> _SOURCE MATERIAL_:
··········
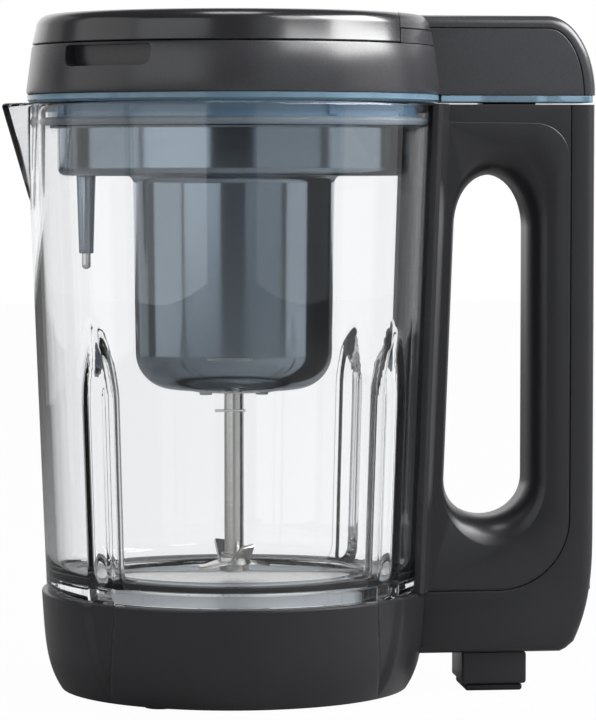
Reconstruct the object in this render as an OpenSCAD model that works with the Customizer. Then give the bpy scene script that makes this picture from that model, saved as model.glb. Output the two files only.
··········
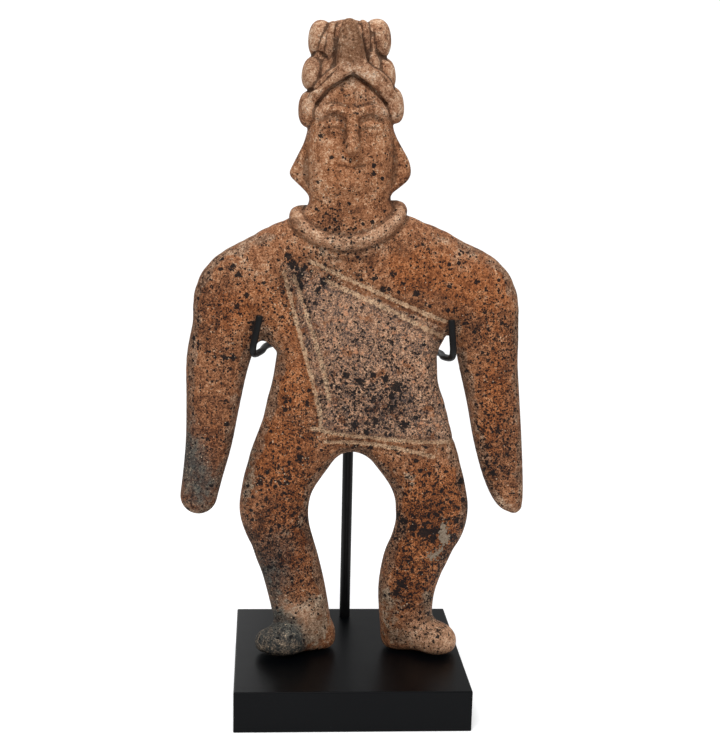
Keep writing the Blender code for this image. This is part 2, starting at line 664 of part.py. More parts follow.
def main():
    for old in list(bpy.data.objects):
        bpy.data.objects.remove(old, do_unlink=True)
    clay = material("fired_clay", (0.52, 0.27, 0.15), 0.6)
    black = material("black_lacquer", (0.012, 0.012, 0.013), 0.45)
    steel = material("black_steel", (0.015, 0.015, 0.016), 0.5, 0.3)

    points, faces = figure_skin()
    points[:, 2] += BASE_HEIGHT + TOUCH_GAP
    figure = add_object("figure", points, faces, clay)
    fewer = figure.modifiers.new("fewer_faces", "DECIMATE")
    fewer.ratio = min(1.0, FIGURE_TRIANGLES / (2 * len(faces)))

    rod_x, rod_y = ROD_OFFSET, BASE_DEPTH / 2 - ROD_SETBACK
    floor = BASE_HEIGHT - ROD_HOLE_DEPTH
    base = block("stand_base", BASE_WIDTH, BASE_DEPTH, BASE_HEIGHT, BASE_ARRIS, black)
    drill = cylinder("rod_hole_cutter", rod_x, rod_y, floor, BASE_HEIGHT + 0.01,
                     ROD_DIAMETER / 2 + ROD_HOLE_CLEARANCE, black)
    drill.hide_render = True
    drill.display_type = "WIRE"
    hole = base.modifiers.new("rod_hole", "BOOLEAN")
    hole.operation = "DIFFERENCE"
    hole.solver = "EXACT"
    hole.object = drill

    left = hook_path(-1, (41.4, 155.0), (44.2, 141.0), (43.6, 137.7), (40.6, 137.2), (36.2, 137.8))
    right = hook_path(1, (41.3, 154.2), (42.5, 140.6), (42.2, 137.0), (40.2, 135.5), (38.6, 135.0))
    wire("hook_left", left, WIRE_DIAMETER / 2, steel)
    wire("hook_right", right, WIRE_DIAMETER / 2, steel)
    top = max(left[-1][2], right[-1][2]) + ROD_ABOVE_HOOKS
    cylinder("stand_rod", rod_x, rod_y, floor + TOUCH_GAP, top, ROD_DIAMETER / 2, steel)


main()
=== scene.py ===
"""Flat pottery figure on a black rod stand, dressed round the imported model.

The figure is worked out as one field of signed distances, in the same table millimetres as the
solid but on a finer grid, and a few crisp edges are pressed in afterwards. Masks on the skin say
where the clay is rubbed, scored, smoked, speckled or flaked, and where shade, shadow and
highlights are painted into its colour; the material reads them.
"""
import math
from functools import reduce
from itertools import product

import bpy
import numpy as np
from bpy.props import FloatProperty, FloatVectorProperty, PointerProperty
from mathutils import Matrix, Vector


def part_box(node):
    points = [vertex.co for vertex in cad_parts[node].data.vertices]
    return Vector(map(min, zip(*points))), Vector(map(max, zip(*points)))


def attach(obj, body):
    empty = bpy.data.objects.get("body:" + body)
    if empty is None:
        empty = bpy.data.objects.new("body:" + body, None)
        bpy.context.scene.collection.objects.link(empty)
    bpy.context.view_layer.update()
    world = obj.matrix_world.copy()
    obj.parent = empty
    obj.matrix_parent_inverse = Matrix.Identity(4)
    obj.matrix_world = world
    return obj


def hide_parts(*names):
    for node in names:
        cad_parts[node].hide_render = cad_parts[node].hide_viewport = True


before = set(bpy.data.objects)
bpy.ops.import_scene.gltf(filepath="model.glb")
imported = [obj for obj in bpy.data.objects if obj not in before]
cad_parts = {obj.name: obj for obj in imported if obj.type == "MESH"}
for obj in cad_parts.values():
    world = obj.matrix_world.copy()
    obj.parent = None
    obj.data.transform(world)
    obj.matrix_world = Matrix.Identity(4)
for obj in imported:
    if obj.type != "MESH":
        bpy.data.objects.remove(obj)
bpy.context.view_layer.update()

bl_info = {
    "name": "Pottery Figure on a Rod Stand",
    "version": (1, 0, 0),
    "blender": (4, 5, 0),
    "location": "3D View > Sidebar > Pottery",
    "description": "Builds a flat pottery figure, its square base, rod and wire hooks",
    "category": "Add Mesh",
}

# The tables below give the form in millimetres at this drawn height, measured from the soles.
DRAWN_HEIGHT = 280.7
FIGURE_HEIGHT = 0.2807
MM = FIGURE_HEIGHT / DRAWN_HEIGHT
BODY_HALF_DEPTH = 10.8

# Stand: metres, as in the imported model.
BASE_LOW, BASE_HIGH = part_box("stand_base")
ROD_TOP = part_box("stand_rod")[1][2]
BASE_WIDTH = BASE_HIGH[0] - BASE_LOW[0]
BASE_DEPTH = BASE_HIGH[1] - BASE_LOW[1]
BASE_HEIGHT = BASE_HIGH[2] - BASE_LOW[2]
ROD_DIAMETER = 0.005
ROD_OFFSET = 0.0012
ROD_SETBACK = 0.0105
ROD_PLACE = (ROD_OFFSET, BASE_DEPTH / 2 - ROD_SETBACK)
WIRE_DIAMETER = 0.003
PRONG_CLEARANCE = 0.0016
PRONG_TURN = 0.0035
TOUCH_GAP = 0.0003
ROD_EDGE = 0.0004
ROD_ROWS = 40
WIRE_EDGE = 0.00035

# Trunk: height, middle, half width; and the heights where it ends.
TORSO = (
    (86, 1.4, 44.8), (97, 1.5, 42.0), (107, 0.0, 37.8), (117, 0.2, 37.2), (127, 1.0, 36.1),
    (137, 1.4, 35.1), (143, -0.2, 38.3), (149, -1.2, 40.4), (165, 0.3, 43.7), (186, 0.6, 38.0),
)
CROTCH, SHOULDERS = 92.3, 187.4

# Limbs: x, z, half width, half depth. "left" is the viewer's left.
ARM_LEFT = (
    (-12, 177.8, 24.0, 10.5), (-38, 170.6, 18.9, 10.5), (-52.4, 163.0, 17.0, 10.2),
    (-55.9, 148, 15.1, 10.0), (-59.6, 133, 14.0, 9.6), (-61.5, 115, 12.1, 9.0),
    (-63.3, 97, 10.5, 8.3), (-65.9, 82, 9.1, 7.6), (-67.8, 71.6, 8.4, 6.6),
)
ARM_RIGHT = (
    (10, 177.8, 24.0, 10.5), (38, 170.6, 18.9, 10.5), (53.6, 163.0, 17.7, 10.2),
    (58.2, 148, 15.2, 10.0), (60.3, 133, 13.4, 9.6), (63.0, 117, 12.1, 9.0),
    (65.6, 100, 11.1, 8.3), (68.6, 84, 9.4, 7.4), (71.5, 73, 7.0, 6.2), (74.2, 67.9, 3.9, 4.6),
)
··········
> _TASK TO CARRY OUT_:
Go through the material above and output exactly the lines from the one containing "rod_x, rod_y = ROD_OFFSET, BASE_DEPTH" through the one containing "bpy.context.scene.collection.objects.link(empty)".

> _THE SOLUTION_:
    rod_x, rod_y = ROD_OFFSET, BASE_DEPTH / 2 - ROD_SETBACK
    floor = BASE_HEIGHT - ROD_HOLE_DEPTH
    base = block("stand_base", BASE_WIDTH, BASE_DEPTH, BASE_HEIGHT, BASE_ARRIS, black)
    drill = cylinder("rod_hole_cutter", rod_x, rod_y, floor, BASE_HEIGHT + 0.01,
                     ROD_DIAMETER / 2 + ROD_HOLE_CLEARANCE, black)
    drill.hide_render = True
    drill.display_type = "WIRE"
    hole = base.modifiers.new("rod_hole", "BOOLEAN")
    hole.operation = "DIFFERENCE"
    hole.solver = "EXACT"
    hole.object = drill

    left = hook_path(-1, (41.4, 155.0), (44.2, 141.0), (43.6, 137.7), (40.6, 137.2), (36.2, 137.8))
    right = hook_path(1, (41.3, 154.2), (42.5, 140.6), (42.2, 137.0), (40.2, 135.5), (38.6, 135.0))
    wire("hook_left", left, WIRE_DIAMETER / 2, steel)
    wire("hook_right", right, WIRE_DIAMETER / 2, steel)
    top = max(left[-1][2], right[-1][2]) + ROD_ABOVE_HOOKS
    cylinder("stand_rod", rod_x, rod_y, floor + TOUCH_GAP, top, ROD_DIAMETER / 2, steel)


main()
=== scene.py ===
"""Flat pottery figure on a black rod stand, dressed round the imported model.

The figure is worked out as one field of signed distances, in the same table millimetres as the
solid but on a finer grid, and a few crisp edges are pressed in afterwards. Masks on the skin say
where the clay is rubbed, scored, smoked, speckled or flaked, and where shade, shadow and
highlights are painted into its colour; the material reads them.
"""
import math
from functools import reduce
from itertools import product

import bpy
import numpy as np
from bpy.props import FloatProperty, FloatVectorProperty, PointerProperty
from mathutils import Matrix, Vector


def part_box(node):
    points = [vertex.co for vertex in cad_parts[node].data.vertices]
    return Vector(map(min, zip(*points))), Vector(map(max, zip(*points)))


def attach(obj, body):
    empty = bpy.data.objects.get("body:" + body)
    if empty is None:
        empty = bpy.data.objects.new("body:" + body, None)
        bpy.context.scene.collection.objects.link(empty)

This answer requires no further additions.